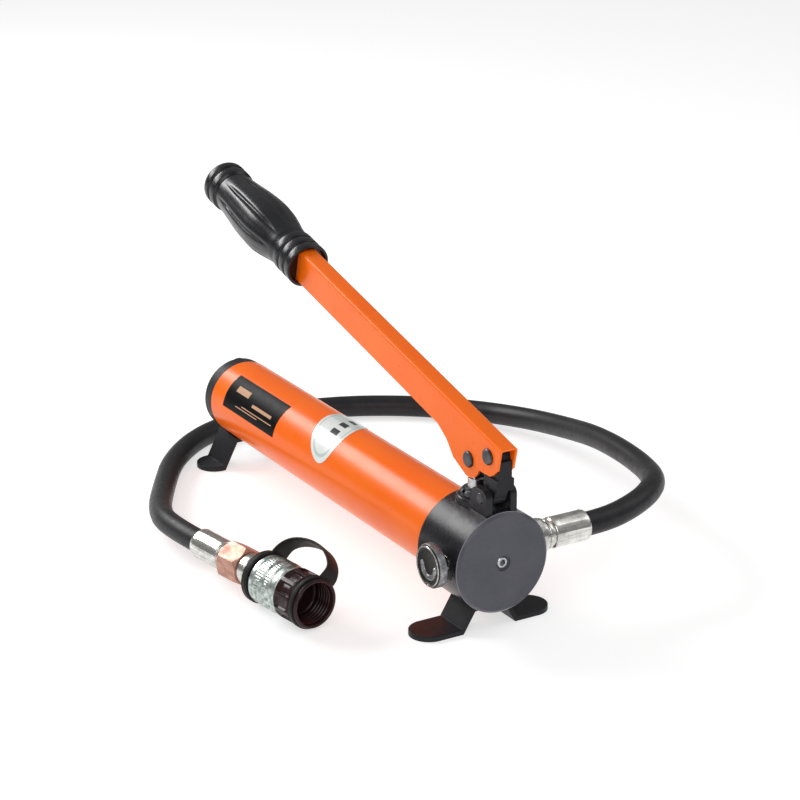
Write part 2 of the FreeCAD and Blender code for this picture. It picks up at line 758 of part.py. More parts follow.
def make_clip(name, at, half_length):
    """An open retaining ring in the groove of a pin."""
    inner = number(size("pin_radius")) - 0.9
    outer = inner + 3.4
    disc = Part.makeCylinder(outer, 0.9).cut(Part.makeCylinder(inner, 0.9))
    mouth = Part.makeBox(2 * outer, 3.6, 0.9, Vector(0, -1.8, 0))
    obj = solid_feature(name, disc.cut(mouth))
    spot = Vector(*[number(value) for value in at]) + Vector(0, number(half_length) + 0.45, 0)
    obj.Placement = Placement(spot, ALONG["+y"].multiply(Z_TO_X))
    return obj


def make_pins():
    half = size("lever_width") / 2
    fulcrum = lever_place()
    plunger = (size("front_face") - size("plunger_back"), 0, size("plunger_pin_height"))
    return [
        make_pin("fulcrum_pin", fulcrum, half, 5.2, 1.6),
        make_pin("plunger_pin", plunger, half, 5.2, 1.6),
        make_clip("fulcrum_pin_clip", fulcrum, half),
        make_clip("plunger_pin_clip", plunger, half),
    ]


def make_link():
    """The swing link between the head's clevis and the lever's fulcrum pin."""
    face = size("front_face")
    low = (face - size("link_back"), 0, size("link_height"))
    high = lever_place()
    width = size("link_width")
    blade = plate("link_blade", [
        (high[0] - 7.6, high[2]), (high[0] - 7.2, high[2] - 8), (low[0] - 5.4, low[2]),
        (low[0] + 5.8, low[2]), (low[0] + 8.5, low[2] + 6.5), (face + 1.0, low[2] + 12),
        (face + 1.0, high[2] - 1.4),
        (high[0], high[2] + 1),
    ], width, (0, 0, 0), None, "XZ_Plane")
    shoulder = box("link_shoulder", (8.5, size("lever_width"), 7.5),
                   (face - 7.5, -size("lever_width") / 2, low[2] + 6.4))
    blank = fuse("link_blank", [
        blade, shoulder,
        cylinder("link_top_eye", 7.8, width, (high[0], -width / 2, high[2]), "+y"),
        cylinder("link_low_eye", 5.6, width, (low[0], -width / 2, low[2]), "+y"),
    ])
    play = size("pin_radius") + size("pin_play")
    return cut("swing_link", blank, [
        cylinder("link_top_hole", play, 30, (high[0], -15, high[2]), "+y"),
        cylinder("link_low_hole", play - 0.5, 30, (low[0], -15, low[2]), "+y"),
    ])


def make_link_pin():
    """The plain pin pressed through both ears of the clevis."""
    at = (size("front_face") - size("link_back"), 0, size("link_height"))
    half = size("lever_width") / 2 + size("lug_gap") + size("lug_thickness")
    radius = size("pin_radius") - 0.5
    return turned("link_pin", [
        (-half - 0.4, 0), (-half - 0.4, radius - 0.4), (-half, radius), (half, radius),
        (half + 0.4, radius - 0.4), (half + 0.4, 0),
    ], at, ALONG["+y"])


def make_plunger():
    """The ground plunger, with an eye slotted sideways so that its pin can follow the lever's arc."""
    x = size("front_face") - size("plunger_back")
    eye = size("plunger_pin_height")
    low = size("plunger_low")
    radius = size("plunger_radius")
    rod = turned("plunger_rod", [
        (low, 0), (low, radius - 0.8), (low + 0.8, radius), (eye - 12.8, radius), (eye - 12.8, 4.6),
        (eye - 6, 4.6), (eye - 6, 0),
    ], (x, 0, 0), ALONG["+z"])
    width = size("link_width")
    head = cylinder("plunger_eye_round", 7.6, width, (x, -width / 2, eye), "+y")
    neck = box("plunger_neck", (9.2, width, 9.8), (x - 4.6, -width / 2, eye - 12.8))
    slot = [
        cylinder("plunger_slot_rear", 4.6, 30, (x - 0.9, -15, eye), "+y"),
        cylinder("plunger_slot_front", 4.6, 30, (x + 1.9, -15, eye), "+y"),
        box("plunger_slot_middle", (2.8, 30, 9.2), (x - 0.9, -15, eye - 4.6)),
    ]
    return cut("plunger", fuse("plunger_blank", [rod, head, neck]), slot)


# --- hose and fittings -------------------------------------------------------------------------

def coupler_direction():
    turn = math.radians(number(size("coupler_turn")))
    return Vector(math.cos(turn), math.sin(turn), 0)


def coupler_rotation():
    return Rotation(Vector(0, 0, 1), number(size("coupler_turn")))


def hose_route():
    """Corner points of the hose's middle line, from the port ferrule to the end ferrule."""
    face = number(size("front_face"))
    axis = number(size("axis_height"))
    end = hose_end()
    before_end = end - coupler_direction() * LAST_RUN
    floor = number(size("hose_radius")) + 0.3
    behind_face = [
        (-25.0, 78.0, axis), (-25.0, 94.0, axis), (-29.0, 115.5, 51.8), (-40.0, 138.5, 52.8),
        (-58.5, 158.0, 51.3), (-88.0, 173.5, 46.5), (-129.0, 184.5, 43.0), (-178.0, 194.5, 36.5),
        (-230.0, 203.5, 24.7), (-283.0, 204.5, 14.5), (-330.5, 186.0, 9.2), (-369.0, 147.0, floor),
        (-394.5, 98.0, floor), (-403.5, 44.0, floor), (-394.0, -8.0, floor), (-359.0, -52.0, floor),
        (-308.0, -85.0, 8.6), (-262.0, -110.0, 14.5),
    ]
    return [Vector(face + x, y, z) for x, y, z in behind_face] + [before_end, end]


def tangent_path(points):
    """Straight runs joined by tangent arcs, each as large as its two runs allow, and the arcs' radii."""
    edges = []
    radii = []
    start = points[0]
    for before, corner, after in zip(points, points[1:], points[2:]):
        arrive = (corner - before).normalize()
        leave = (after - corner).normalize()
        half_turn = arrive.getAngle(leave) / 2
        reach = 0.45 * min(corner.distanceToPoint(before), corner.distanceToPoint(after))
        radius = reach / math.tan(half_turn)
        radii.append(radius)
        arc_start = corner - arrive * reach
        arc_end = corner + leave * reach
        inward = (leave - arrive).normalize()
        middle = corner + inward * (radius / math.cos(half_turn) - radius)
        edges.append(Part.LineSegment(start, arc_start).toShape())
        edges.append(Part.Arc(arc_start, middle, arc_end).toShape())
        start = arc_end
    edges.append(Part.LineSegment(start, points[-1]).toShape())
    return Part.Wire(edges), radii


def make_hose():
    points = hose_route()
    path, bends = tangent_path(points)
    radius = number(size("hose_radius"))
    for bend in bends:
        print(f"hose bend radius {bend:.1f} mm, {bend / (2 * radius):.1f} diameters")
    first = (points[1] - points[0]).normalize()
    section = Part.Wire(Part.makeCircle(radius, points[0], first))
    tube = path.makePipeShell([section], True, True)
    expected = math.pi * radius ** 2 * path.Length
    print(f"hose length {path.Length:.1f} mm, volume {tube.Volume:.0f} mm3, expected {expected:.0f} mm3")
    if abs(tube.Volume / expected - 1) > 0.01:
        raise ValueError("the hose's volume doesn't match its section and length")
    return solid_feature("hose", tube)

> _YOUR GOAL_
Go through the material above line by line and copy it exactly.

> _ANSWER TO THE TASK_
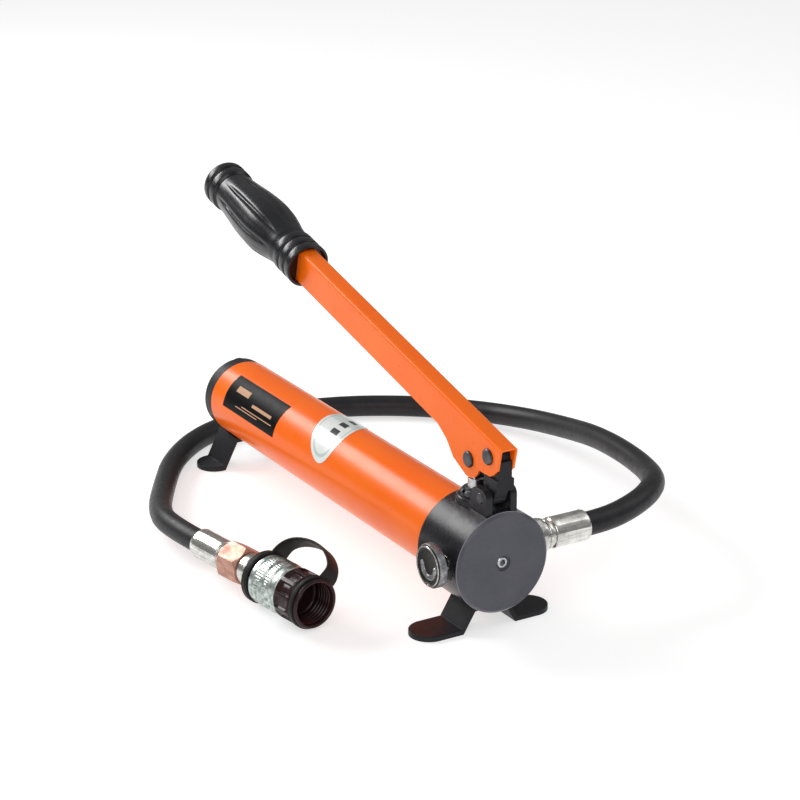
Write part 2 of the FreeCAD and Blender code for this picture. It picks up at line 758 of part.py. More parts follow.
def make_clip(name, at, half_length):
    """An open retaining ring in the groove of a pin."""
    inner = number(size("pin_radius")) - 0.9
    outer = inner + 3.4
    disc = Part.makeCylinder(outer, 0.9).cut(Part.makeCylinder(inner, 0.9))
    mouth = Part.makeBox(2 * outer, 3.6, 0.9, Vector(0, -1.8, 0))
    obj = solid_feature(name, disc.cut(mouth))
    spot = Vector(*[number(value) for value in at]) + Vector(0, number(half_length) + 0.45, 0)
    obj.Placement = Placement(spot, ALONG["+y"].multiply(Z_TO_X))
    return obj


def make_pins():
    half = size("lever_width") / 2
    fulcrum = lever_place()
    plunger = (size("front_face") - size("plunger_back"), 0, size("plunger_pin_height"))
    return [
        make_pin("fulcrum_pin", fulcrum, half, 5.2, 1.6),
        make_pin("plunger_pin", plunger, half, 5.2, 1.6),
        make_clip("fulcrum_pin_clip", fulcrum, half),
        make_clip("plunger_pin_clip", plunger, half),
    ]


def make_link():
    """The swing link between the head's clevis and the lever's fulcrum pin."""
    face = size("front_face")
    low = (face - size("link_back"), 0, size("link_height"))
    high = lever_place()
    width = size("link_width")
    blade = plate("link_blade", [
        (high[0] - 7.6, high[2]), (high[0] - 7.2, high[2] - 8), (low[0] - 5.4, low[2]),
        (low[0] + 5.8, low[2]), (low[0] + 8.5, low[2] + 6.5), (face + 1.0, low[2] + 12),
        (face + 1.0, high[2] - 1.4),
        (high[0], high[2] + 1),
    ], width, (0, 0, 0), None, "XZ_Plane")
    shoulder = box("link_shoulder", (8.5, size("lever_width"), 7.5),
                   (face - 7.5, -size("lever_width") / 2, low[2] + 6.4))
    blank = fuse("link_blank", [
        blade, shoulder,
        cylinder("link_top_eye", 7.8, width, (high[0], -width / 2, high[2]), "+y"),
        cylinder("link_low_eye", 5.6, width, (low[0], -width / 2, low[2]), "+y"),
    ])
    play = size("pin_radius") + size("pin_play")
    return cut("swing_link", blank, [
        cylinder("link_top_hole", play, 30, (high[0], -15, high[2]), "+y"),
        cylinder("link_low_hole", play - 0.5, 30, (low[0], -15, low[2]), "+y"),
    ])


def make_link_pin():
    """The plain pin pressed through both ears of the clevis."""
    at = (size("front_face") - size("link_back"), 0, size("link_height"))
    half = size("lever_width") / 2 + size("lug_gap") + size("lug_thickness")
    radius = size("pin_radius") - 0.5
    return turned("link_pin", [
        (-half - 0.4, 0), (-half - 0.4, radius - 0.4), (-half, radius), (half, radius),
        (half + 0.4, radius - 0.4), (half + 0.4, 0),
    ], at, ALONG["+y"])


def make_plunger():
    """The ground plunger, with an eye slotted sideways so that its pin can follow the lever's arc."""
    x = size("front_face") - size("plunger_back")
    eye = size("plunger_pin_height")
    low = size("plunger_low")
    radius = size("plunger_radius")
    rod = turned("plunger_rod", [
        (low, 0), (low, radius - 0.8), (low + 0.8, radius), (eye - 12.8, radius), (eye - 12.8, 4.6),
        (eye - 6, 4.6), (eye - 6, 0),
    ], (x, 0, 0), ALONG["+z"])
    width = size("link_width")
    head = cylinder("plunger_eye_round", 7.6, width, (x, -width / 2, eye), "+y")
    neck = box("plunger_neck", (9.2, width, 9.8), (x - 4.6, -width / 2, eye - 12.8))
    slot = [
        cylinder("plunger_slot_rear", 4.6, 30, (x - 0.9, -15, eye), "+y"),
        cylinder("plunger_slot_front", 4.6, 30, (x + 1.9, -15, eye), "+y"),
        box("plunger_slot_middle", (2.8, 30, 9.2), (x - 0.9, -15, eye - 4.6)),
    ]
    return cut("plunger", fuse("plunger_blank", [rod, head, neck]), slot)


# --- hose and fittings -------------------------------------------------------------------------

def coupler_direction():
    turn = math.radians(number(size("coupler_turn")))
    return Vector(math.cos(turn), math.sin(turn), 0)


def coupler_rotation():
    return Rotation(Vector(0, 0, 1), number(size("coupler_turn")))


def hose_route():
    """Corner points of the hose's middle line, from the port ferrule to the end ferrule."""
    face = number(size("front_face"))
    axis = number(size("axis_height"))
    end = hose_end()
    before_end = end - coupler_direction() * LAST_RUN
    floor = number(size("hose_radius")) + 0.3
    behind_face = [
        (-25.0, 78.0, axis), (-25.0, 94.0, axis), (-29.0, 115.5, 51.8), (-40.0, 138.5, 52.8),
        (-58.5, 158.0, 51.3), (-88.0, 173.5, 46.5), (-129.0, 184.5, 43.0), (-178.0, 194.5, 36.5),
        (-230.0, 203.5, 24.7), (-283.0, 204.5, 14.5), (-330.5, 186.0, 9.2), (-369.0, 147.0, floor),
        (-394.5, 98.0, floor), (-403.5, 44.0, floor), (-394.0, -8.0, floor), (-359.0, -52.0, floor),
        (-308.0, -85.0, 8.6), (-262.0, -110.0, 14.5),
    ]
    return [Vector(face + x, y, z) for x, y, z in behind_face] + [before_end, end]


def tangent_path(points):
    """Straight runs joined by tangent arcs, each as large as its two runs allow, and the arcs' radii."""
    edges = []
    radii = []
    start = points[0]
    for before, corner, after in zip(points, points[1:], points[2:]):
        arrive = (corner - before).normalize()
        leave = (after - corner).normalize()
        half_turn = arrive.getAngle(leave) / 2
        reach = 0.45 * min(corner.distanceToPoint(before), corner.distanceToPoint(after))
        radius = reach / math.tan(half_turn)
        radii.append(radius)
        arc_start = corner - arrive * reach
        arc_end = corner + leave * reach
        inward = (leave - arrive).normalize()
        middle = corner + inward * (radius / math.cos(half_turn) - radius)
        edges.append(Part.LineSegment(start, arc_start).toShape())
        edges.append(Part.Arc(arc_start, middle, arc_end).toShape())
        start = arc_end
    edges.append(Part.LineSegment(start, points[-1]).toShape())
    return Part.Wire(edges), radii


def make_hose():
    points = hose_route()
    path, bends = tangent_path(points)
    radius = number(size("hose_radius"))
    for bend in bends:
        print(f"hose bend radius {bend:.1f} mm, {bend / (2 * radius):.1f} diameters")
    first = (points[1] - points[0]).normalize()
    section = Part.Wire(Part.makeCircle(radius, points[0], first))
    tube = path.makePipeShell([section], True, True)
    expected = math.pi * radius ** 2 * path.Length
    print(f"hose length {path.Length:.1f} mm, volume {tube.Volume:.0f} mm3, expected {expected:.0f} mm3")
    if abs(tube.Volume / expected - 1) > 0.01:
        raise ValueError("the hose's volume doesn't match its section and length")
    return solid_feature("hose", tube)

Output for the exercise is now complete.